Interrogato poi su una eventuale reazione papale alla
decisione parigina, padre Lombardi ha detto: "È il papa che deve parlare,
lascio parlare lui".
Sta di fatto che Jorge Mario Bergoglio non ha sinora speso
una sillaba sulla decisione francese di elevare a matrimonio le unioni civili
omosessuali, che pure erano già legittimate da anni con il nome di "Pacte
Civile de Solidarité", PACS.
Né il papa ha voluto proferire verbo sull’argomento, quando
il 23 maggio ha incontrato per la prima volta i vescovi della conferenza
episcopale italiana, la Chiesa di cui è "ex officio" primate.
Mentre invece nella prolusione pronunciata tre giorni prima
il cardinale Angelo Bagnasco aveva ribadito che "la famiglia non può
essere umiliata e indebolita da rappresentazioni similari che in modo felpato
costituiscono un 'vulnus' progressivo alla sua specifica identità, e che non
sono necessarie per tutelare diritti individuali in larga misura già garantiti
dall’ordinamento".
Prendendo come paradigmatici quelli che la tradizione
catechetica definisce i quattro peccati che "diconsi gridar vendetta al
cospetto di Dio" (secondo la terminologia del catechismo di san Pio X) o
che "gridano verso il Cielo" (come nel catechismo di Ratzinger e
Wojtyla del 1992), papa Bergoglio ha sinora mostrato di considerare prioritario
nella sua predicazione, come anche nel suo primo discorso a nuovi diplomatici
accreditati presso la Santa Sede, puntare il dito sulla rilevanza sociale degli
ultimi due peccati – l’oppressione dei poveri e la frode al salario degli
operai –, piuttosto che su quella del secondo: il peccato dei sodomiti.
__________
Lo scorso 19 marzo, sei giorni dopo l'elezione di papa
Francesco, il "New York Times" ha scritto che quando – tra il
2009 e il 2010 – in Argentina si infiammò il dibattito sull’introduzione del
“matrimonio gay” l’allora cardinale Jorge Mario Bergoglio era favorevole a una
soluzione di compromesso, che legittimasse una unione civile per persone dello
stesso sesso.
Che cosa davvero accadde è controverso. Secondo
ricostruzioni giornalistiche attendibili, durante una riunione della conferenza
episcopale i vescovi argentini effettivamente discussero su come affrontare la
questione. E alla fine la linea che prevalse non sarebbe stata quella delle
“colombe” impersonata da Bergoglio, ma quella dei “falchi” guidata
dall’arcivescovo di La Plata, Héctor Rubén Aguer.
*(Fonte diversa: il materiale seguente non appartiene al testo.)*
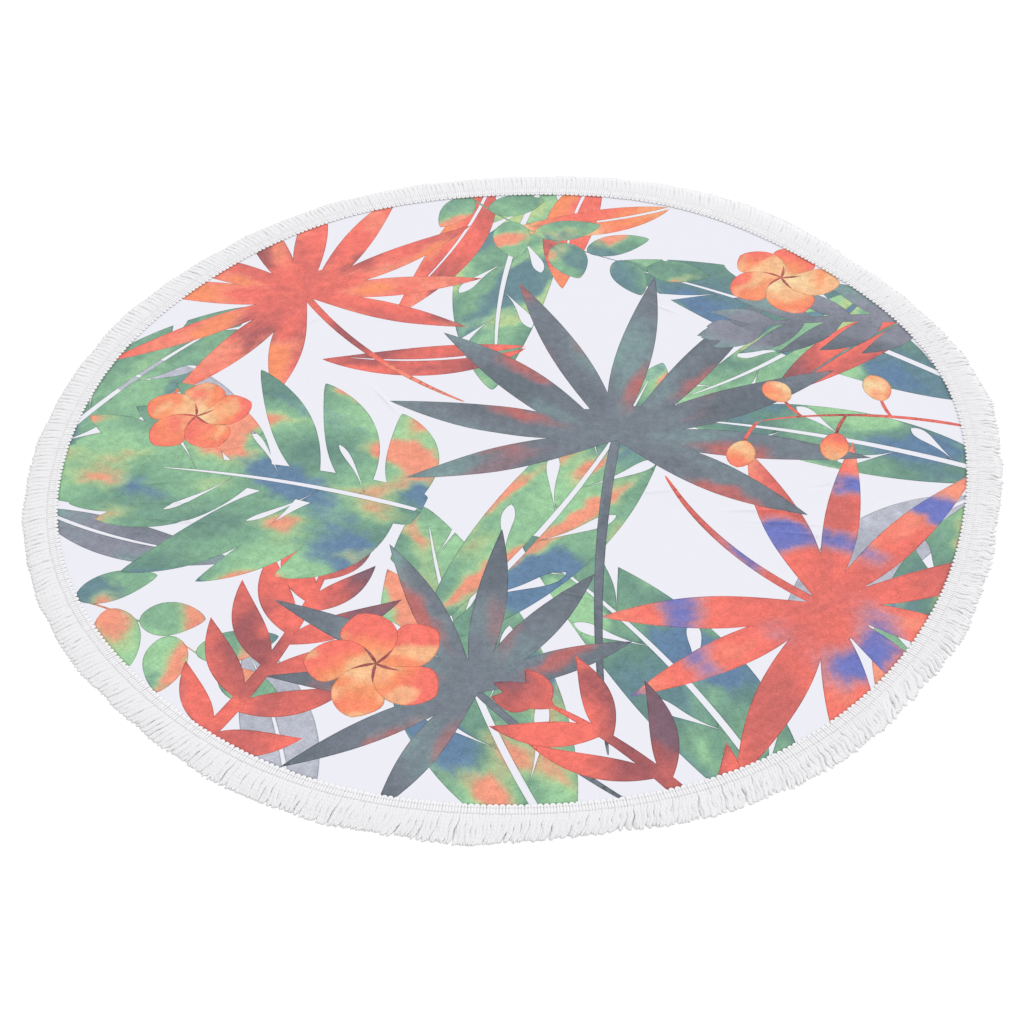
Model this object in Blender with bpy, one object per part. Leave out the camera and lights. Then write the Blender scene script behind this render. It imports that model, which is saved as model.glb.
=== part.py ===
"""Round beach towel, spread out flat: a printed panel, the heading braid sewn over its edge, and a fringe.

Units are metres and +Z is up. The origin is the middle of the panel's underside, on the surface it lies on.
The towel isn't a perfect circle: it lies a few millimetres in and out, and its three pieces share that outline.
"""

import math
import random

import bmesh
import bpy
from mathutils import Vector

# Driving dimensions.
TOWEL_RADIUS = 0.750  # centre to the mean tips of the fringe
PRINT_RADIUS = 0.690  # centre to the inner edge of the heading, as far as the print shows
PANEL_RADIUS = 0.705  # centre to the panel's hemmed edge, which the heading covers
PANEL_THICKNESS = 0.0018
HEADING_OUTER_RADIUS = 0.7075
HEADING_THICKNESS = 0.0016
HEADING_BEVEL = 0.0035  # how far in from each edge the heading reaches its full thickness
GAP = 0.0003  # between pieces that touch

# How the towel lies: waves added to every radius, so many to the round.
OUTLINE = (
    # waves, cosine part, sine part
    (3, -0.0021, 0.0022),
    (4, -0.0005, 0.0035),
    (5, 0.0010, 0.0013),
    (6, 0.0029, 0.0021),
    (7, 0.0005, 0.0012),
    (8, -0.0015, 0.0008),
)

# Low swells left in the panel by its packing folds. Each fades out before the heading.
SWELLS = (
    # x, y, bearing in degrees, half length, half width, height
    (-0.46, -0.10, 8.0, 0.17, 0.045, 0.0009),
    (-0.50, 0.03, -6.0, 0.12, 0.040, 0.0008),
    (-0.40, 0.24, 20.0, 0.16, 0.050, 0.0007),
    (-0.12, 0.40, 78.0, 0.18, 0.050, 0.0008),
    (-0.03, 0.02, 62.0, 0.22, 0.050, 0.0009),
    (0.20, -0.10, -14.0, 0.20, 0.050, 0.0010),
    (0.46, 0.12, 72.0, 0.18, 0.045, 0.0009),
    (0.40, -0.20, -24.0, 0.18, 0.050, 0.0011),
    (-0.14, -0.40, 52.0, 0.18, 0.050, 0.0008),
    (0.12, -0.48, -12.0, 0.16, 0.045, 0.0009),
)
SWELL_END_RADIUS = 0.675
SWELL_FADE = 0.050

PANEL_RINGS = 22
PANEL_SEGMENTS = 84
HEADING_SEGMENTS = 120

# The fringe: locks of cord that leave a narrow strip beside the panel's edge.
LOCKS = 288
STRIP_WIDTH = 0.0030
STRIP_HEIGHT = 0.0018
ROOT_SHARE = 0.76  # of the pitch between locks, that the root of one takes up
LENGTH_SPREAD = 0.0030
TURN_SPREAD = math.radians(0.7)
LOCK_STAGES = (
    # share of the length, share of the pitch there, height of the top above the floor
    (0.42, 0.88, 0.0042),
    (1.00, 0.76, 0.0024),
)
TOP_SHARE = 0.62  # of a lock's width, that is left at its top
LEANS = (
    # waves to the round, amplitude in degrees, phase
    (5, 4.5, 0.4),
    (9, 3.5, 2.1),
    (13, 3.0, 4.4),
)
LENGTH_WAVES = (
    # waves to the round, amplitude, phase
    (7, 0.0022, 1.0),
    (16, 0.0020, 3.3),
    (29, 0.0014, 0.2),
)

WHITE_COTTON = (0.90, 0.90, 0.91)
PRINTED_GROUND = (0.86, 0.87, 0.92)


def outline(angle):
    """How far the towel's rim lies outside a true circle at this angle."""
    return sum(c * math.cos(n * angle) + s * math.sin(n * angle) for n, c, s in OUTLINE)


def follow_outline(mesh, radius):
    """Shifts each point outwards by the outline, in proportion to how near it is to this radius."""
    for vert in mesh.verts:
        flat = Vector((vert.co.x, vert.co.y, 0))
        if flat.length > GAP:
            angle = math.atan2(vert.co.y, vert.co.x)
            vert.co += flat.normalized() * outline(angle) * min(1, flat.length / radius)


def swell(x, y):
    """Height that the swells add to the panel's face at a place."""
    inside = max(0.0, min(1.0, (SWELL_END_RADIUS - math.hypot(x, y)) / SWELL_FADE))
    added = 0.0
    for middle_x, middle_y, bearing, half_length, half_width, height in SWELLS:
        turn = math.radians(bearing)
        along = (x - middle_x) * math.cos(turn) + (y - middle_y) * math.sin(turn)
        across = (y - middle_y) * math.cos(turn) - (x - middle_x) * math.sin(turn)
        distance = math.hypot(along / half_length, across / half_width)
        if distance < 1:
            added += height * (0.5 + 0.5 * math.cos(math.pi * distance))
    return added * inside


def cloth_material(name, colour, roughness):
    material = bpy.data.materials.new(name)
    material.use_nodes = True
    shader = material.node_tree.nodes["Principled BSDF"]
    shader.inputs["Base Color"].default_value = (*colour, 1)
    shader.inputs["Roughness"].default_value = roughness
    shader.inputs["Metallic"].default_value = 0.0
    return material


def add_piece(name, mesh, material, towel):
    """Makes a named object from a bmesh, its faces turned outwards, in the towel's collection."""
    bmesh.ops.recalc_face_normals(mesh, faces=mesh.faces)
    data = bpy.data.meshes.new(name)
    mesh.to_mesh(data)
    mesh.free()
    data.materials.append(material)
    piece = bpy.data.objects.new(name, data)
    towel.objects.link(piece)
    return piece


def spin_profile(mesh, points, segments, closed):
    """Turns a line of (radius, height) points once round the Z axis, in this many segments."""
    verts = [mesh.verts.new((radius, 0, height)) for radius, height in points]
    following = verts[1:] + verts[:1] if closed else verts[1:]
    edges = [mesh.edges.new(pair) for pair in zip(verts, following)]
    bmesh.ops.spin(
        mesh, geom=verts + edges, cent=(0, 0, 0), axis=(0, 0, 1), angle=math.tau, steps=segments
    )
    bmesh.ops.remove_doubles(mesh, verts=mesh.verts, dist=GAP / 10)


def make_panel(towel):
    """The printed panel: a thin disc with a flat underside and low swells in its face."""
    mesh = bmesh.new()
    ring_radii = [PANEL_RADIUS * ring / PANEL_RINGS for ring in range(PANEL_RINGS + 1)]
    spin_profile(mesh, [(radius, PANEL_THICKNESS) for radius in ring_radii], PANEL_SEGMENTS, False)
    rim = [edge for edge in mesh.edges if edge.is_boundary]
    dropped = bmesh.ops.extrude_edge_only(mesh, edges=rim)["geom"]
    low_verts = [item for item in dropped if isinstance(item, bmesh.types.BMVert)]
    low_edges = [item for item in dropped if isinstance(item, bmesh.types.BMEdge)]
    for vert in low_verts:
        vert.co.z = 0
    bmesh.ops.contextual_create(mesh, geom=[edge for edge in low_edges if edge.is_boundary])
    follow_outline(mesh, PANEL_RADIUS)
    for vert in mesh.verts:
        if vert.co.z > 0:
            vert.co.z += swell(vert.co.x, vert.co.y)
    material = cloth_material("printed_cloth", PRINTED_GROUND, 0.85)
    return add_piece("printed_panel", mesh, material, towel)


def make_heading(towel, material):
    """The heading braid: a low crowned band that lies on the panel's margin and covers the strip."""
    base = PANEL_THICKNESS + GAP
    shoulder = base + HEADING_THICKNESS * 0.55
    crown = base + HEADING_THICKNESS
    profile = (
        (PRINT_RADIUS, base),
        (HEADING_OUTER_RADIUS, base),
        (HEADING_OUTER_RADIUS, shoulder),
        (HEADING_OUTER_RADIUS - HEADING_BEVEL, crown),
        (PRINT_RADIUS + HEADING_BEVEL, crown),
        (PRINT_RADIUS, shoulder),
    )
    mesh = bmesh.new()
    spin_profile(mesh, profile, HEADING_SEGMENTS, True)
    follow_outline(mesh, PRINT_RADIUS)
    return add_piece("heading_braid", mesh, material, towel)


def lock_edge_angle(index):
    """Angle of the strip's cross-section with this number: two for each lock, one at each of its edges."""
    pitch = math.tau / LOCKS
    side = 1 if index % 2 else -1
    return (index // 2) * pitch + side * pitch * ROOT_SHARE / 2


def make_strip(mesh):
    """The strip that the locks are rooted in, and its outward faces, one for each lock, in order."""
    inner = PANEL_RADIUS + GAP
    outer = inner + STRIP_WIDTH
    profile = ((inner, 0), (outer, 0), (outer, STRIP_HEIGHT), (inner, STRIP_HEIGHT))
    spin_profile(mesh, profile, LOCKS * 2, True)
    step = math.tau / (LOCKS * 2)
    for vert in mesh.verts:
        radius = math.hypot(vert.co.x, vert.co.y)
        index = round(math.atan2(vert.co.y, vert.co.x) / step)
        angle = lock_edge_angle(index)
        vert.co.x = radius * math.cos(angle)
        vert.co.y = radius * math.sin(angle)
    faces = {}
    for face in mesh.faces:
        middle = face.calc_center_median()
        if math.hypot(middle.x, middle.y) < outer - STRIP_WIDTH / 10:
            continue
        lock = math.atan2(middle.y, middle.x) / (2 * step)
        if abs(lock - round(lock)) < 0.1:
            faces[round(lock) % LOCKS] = face
    return [faces[lock] for lock in range(LOCKS)]


def lock_lean(angle):
    """How far, as an angle, the fringe at this place is combed to one side."""
    return sum(math.radians(degrees) * math.sin(n * angle + phase) for n, degrees, phase in LEANS)


def lock_length(angle):
    """Length of the fringe at this place, from the strip to its tip."""
    waves = sum(size * math.sin(n * angle + phase) for n, size, phase in LENGTH_WAVES)
    return TOWEL_RADIUS - PANEL_RADIUS - GAP - STRIP_WIDTH + waves


def shape_stage(face, lock, lean, length, stage):
    """Puts an extruded end of a lock in place: four corners, flat on the floor and narrower on top."""
    share, pitch_share, top = stage
    angle = math.tau * lock / LOCKS
    outward = Vector((math.cos(angle), math.sin(angle), 0))
    sideways = Vector((-math.sin(angle), math.cos(angle), 0))
    heading = outward * math.cos(lean * share) + sideways * math.sin(lean * share)
    root = outward * (PANEL_RADIUS + GAP + STRIP_WIDTH)
    middle = root + heading * length * share
    width = math.tau / LOCKS * middle.length * pitch_share
    for vert in face.verts:
        side = 1 if (vert.co - outward * vert.co.dot(outward)).dot(sideways) > 0 else -1
        on_top = vert.co.z > STRIP_HEIGHT / 2
        half = width / 2 * (TOP_SHARE if on_top else 1)
        vert.co = middle + sideways * side * half + Vector((0, 0, top if on_top else 0))


def make_fringe(towel, material):
    """The fringe: locks pulled out of the strip's outward faces in two stages, apart but for their roots."""
    mesh = bmesh.new()
    chance = random.Random(7)
    for lock, face in enumerate(make_strip(mesh)):
        angle = math.tau * lock / LOCKS
        lean = lock_lean(angle) + chance.uniform(-TURN_SPREAD, TURN_SPREAD)
        length = lock_length(angle) + chance.uniform(-LENGTH_SPREAD, LENGTH_SPREAD)
        for stage in LOCK_STAGES:
            face = bmesh.ops.extrude_discrete_faces(mesh, faces=[face])["faces"][0]
            shape_stage(face, lock, lean, length, stage)
    follow_outline(mesh, PANEL_RADIUS)
    return add_piece("fringe", mesh, material, towel)


def main():
    for old in list(bpy.data.objects):
        bpy.data.objects.remove(old)
    towel = bpy.data.collections.new("round_beach_towel")
    bpy.context.scene.collection.children.link(towel)
    cotton = cloth_material("white_cotton", WHITE_COTTON, 0.9)
    make_panel(towel)
    make_heading(towel, cotton)
    make_fringe(towel, cotton)


main()
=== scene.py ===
"""Looks of the round beach towel: its printed cloth, the heading braid and the fringe.

Metres, +Z up, the towel's middle at the origin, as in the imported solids. Lengths are in metres and angles in
radians, unless a name says otherwise.
"""

import math
from collections import namedtuple

import bpy
import numpy as np
from mathutils import Euler, Matrix, Vector
from mathutils.geometry import delaunay_2d_cdt


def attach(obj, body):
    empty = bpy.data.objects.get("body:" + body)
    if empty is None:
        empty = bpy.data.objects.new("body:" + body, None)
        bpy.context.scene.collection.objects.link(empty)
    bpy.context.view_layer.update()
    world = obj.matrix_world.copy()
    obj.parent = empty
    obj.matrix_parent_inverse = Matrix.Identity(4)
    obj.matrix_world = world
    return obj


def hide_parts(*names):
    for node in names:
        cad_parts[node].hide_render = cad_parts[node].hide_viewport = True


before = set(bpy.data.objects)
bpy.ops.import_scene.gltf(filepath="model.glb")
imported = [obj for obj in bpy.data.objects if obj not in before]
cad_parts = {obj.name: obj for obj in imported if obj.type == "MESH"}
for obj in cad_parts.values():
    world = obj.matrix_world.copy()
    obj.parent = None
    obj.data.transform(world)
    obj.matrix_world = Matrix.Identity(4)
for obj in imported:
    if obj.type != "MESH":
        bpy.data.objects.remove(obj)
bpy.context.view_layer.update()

# ---- sizes of the real towel
PRINT_RADIUS = 0.690  # middle of the towel to the inner edge of the heading
PANEL_RADIUS = 0.705
PANEL_THICKNESS = 0.0018
TIP_RADIUS = 0.750
SWELL_END_RADIUS = 0.675
SWELL_FADE = 0.050

OUTLINE = np.array([
    # waves to the round, cosine part, sine part
    (3, -0.0021, 0.0022),
    (4, -0.0005, 0.0035),
    (5, 0.0010, 0.0013),
    (6, 0.0029, 0.0021),
    (7, 0.0005, 0.0012),
    (8, -0.0015, 0.0008),
])

TRIM_PLACES = np.array([
    # place round the rim in degrees, and how far the trimming is sewn on outside its mean place there, in mm
    (12, -1.0), (30, -2.0), (45, -3.5), (85, -3.5), (110, -2.5), (140, -1.0), (156, 2.5), (185, 4.0),
    (215, 3.8), (250, 2.8), (280, 3.2), (300, 4.0), (316, 6.2), (334, 8.0), (352, 7.0),
])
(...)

La divergenza tuttavia non era sull'opporsi al "matrimonio
gay", ma sul come farlo e sulla accettabilità o meno di un compromesso che
ammettesse le unioni civili senza usare la parola matrimonio.
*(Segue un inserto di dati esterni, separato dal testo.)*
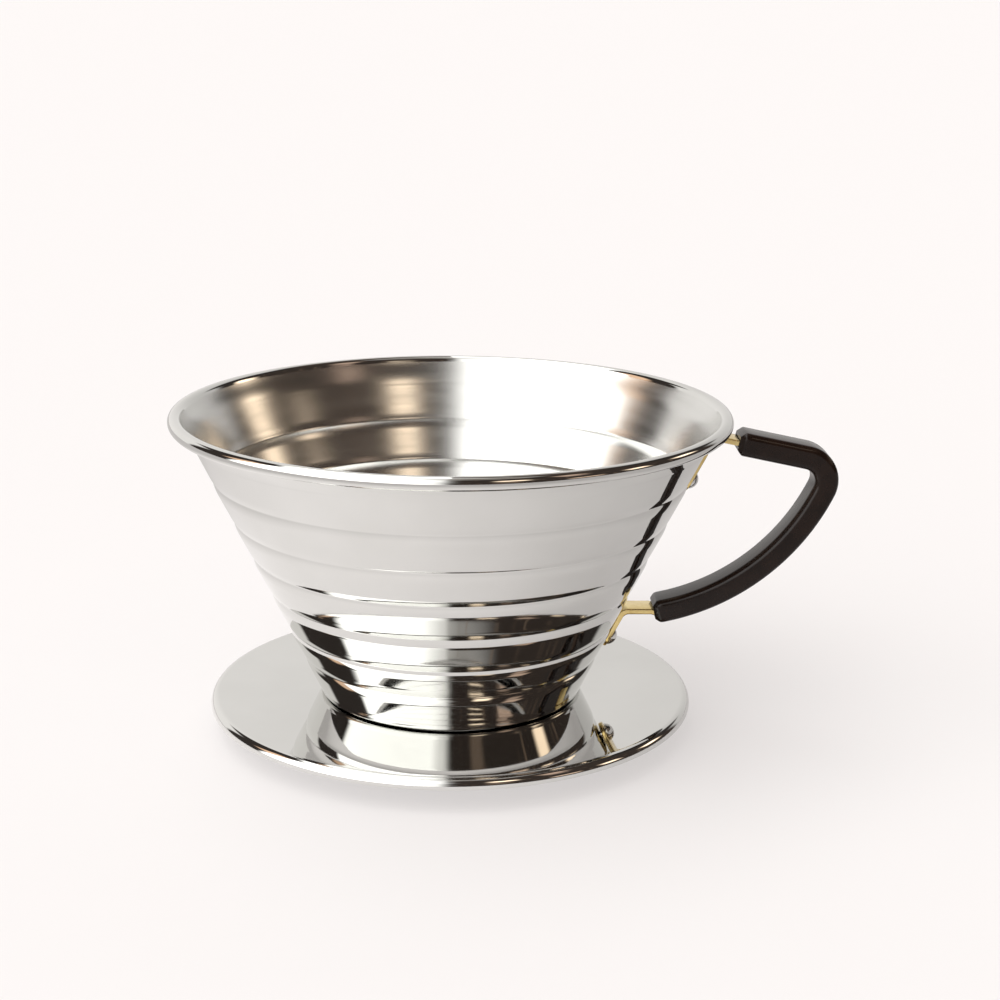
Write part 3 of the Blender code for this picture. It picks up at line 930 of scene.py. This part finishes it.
def make_world():
    """A plain studio, pale to the camera. The steel mirrors a window, a dark room and a few lamps in it."""
    world = bpy.data.worlds.new("studio")
    bpy.context.scene.world = world
    nodes = Nodes(world)
    background = nodes.tree.nodes["Background"]
    direction = nodes.add("ShaderNodeTexCoord").outputs["Generated"]
    split = nodes.add("ShaderNodeSeparateXYZ")
    nodes.set(split.inputs[0], direction)
    x, y, z = split.outputs
    azimuth = nodes.math("ARCTAN2", nodes.math("MULTIPLY", x, -1.0), nodes.math("MULTIPLY", y, -1.0))
    azimuth = nodes.math("DEGREES", azimuth)
    elevation = nodes.math("DEGREES", nodes.math("ARCSINE", z))
    level = nodes.remap(x, -0.6, 0.7, 1.02, 0.64)
    colour = nodes.mix(level, BLACK, SKY)
    for name, card_azimuth, card_elevation, width, height, soft, tint in CARDS:
        turned = window_azimuth(nodes, direction, azimuth, elevation) if name == "window" else azimuth
        across = smooth_edge(nodes, turned, card_azimuth, width, soft)
        upright = smooth_edge(nodes, elevation, card_elevation, height, soft)
        colour = nodes.mix(nodes.math("MULTIPLY", across, upright), colour, (*tint, 1))
        if name == "dark_room":
            colour = nodes.mix(shelf_gleam(nodes, azimuth, elevation, across), colour, SHELF_GLEAM)
    seen = nodes.add("ShaderNodeLightPath").outputs["Is Camera Ray"]
    nodes.set(background.inputs["Color"], nodes.mix(seen, colour, BACKDROP))
    background.inputs["Strength"].default_value = 1.0


def make_lamp():
    """Soft light from overhead for the floor and the grip, which the steel doesn't mirror."""
    data = bpy.data.lights.new("overhead", "SUN")
    data.energy = 1.1
    data.angle = math.radians(110)
    lamp = bpy.data.objects.new("overhead", data)
    lamp.visible_glossy = False
    bpy.context.scene.collection.objects.link(lamp)


def main():
    looks = {
        "cup_body": (make_cup(), cup_steel(), "cup_steel"),
        "base_plate": (make_plate(), plate_steel(), "plate_steel"),
        "handle_grip": (make_grip(), resin(), "grip_resin"),
        "handle_strap": (make_strap(), brass(), "strap_brass"),
    }
    steel = rivet_steel()
    for node, height in RIVET_HEIGHTS.items():
        looks[node] = (make_rivet(node, height), steel, node + "_steel")
    for node, (piece, material, slot) in looks.items():
        piece.data.materials.clear()
        piece.data.materials.append(material)
        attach(piece, "root")
        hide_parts(node)
    make_floor()
    make_camera()
    make_world()
    make_lamp()
    bpy.context.scene.view_settings.view_transform = "Standard"


main()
Poche settimane prima dell’approvazione, il 15 luglio 2010,
della legge che in Argentina ha legalizzato il matrimonio omosessuale con la
possibilità di adottare figli, Bergoglio scrisse una lettera ai quattro
monasteri carmelitani di Buenos Aires.
In essa, dopo aver ribadito che in atto non c’era "solo
un disegno di legge (questo è solo lo strumento)" ma "una mossa del
padre della menzogna che cerca di confondere e d’ingannare i figli di
Dio", chiedeva di "invocare il Signore affinché mandi il suo Spirito
sui senatori che saranno impegnati a votare. Che non lo facciano mossi
dall’errore o da situazioni contingenti, ma secondo ciò che la legge naturale e
la legge di Dio indicano loro".
Bergoglio vedeva agire nella nuova legge "l'invidia del
demonio, attraverso la quale il peccato entrò nel mondo: un’invidia che cerca
astutamente di distruggere l’immagine di Dio, cioè l’uomo e la donna che
ricevono il comando di crescere, moltiplicarsi e dominare la terra".
Ma per reagire alla sfida si affidò più alle preghiere delle
suore di clausura che a proclami pubblici, dichiarazioni solenni, o
manifestazioni di piazza.
Fino ad oggi non ci sono segnali che da vescovo di Roma egli
voglia cambiare questa sua linea di condotta.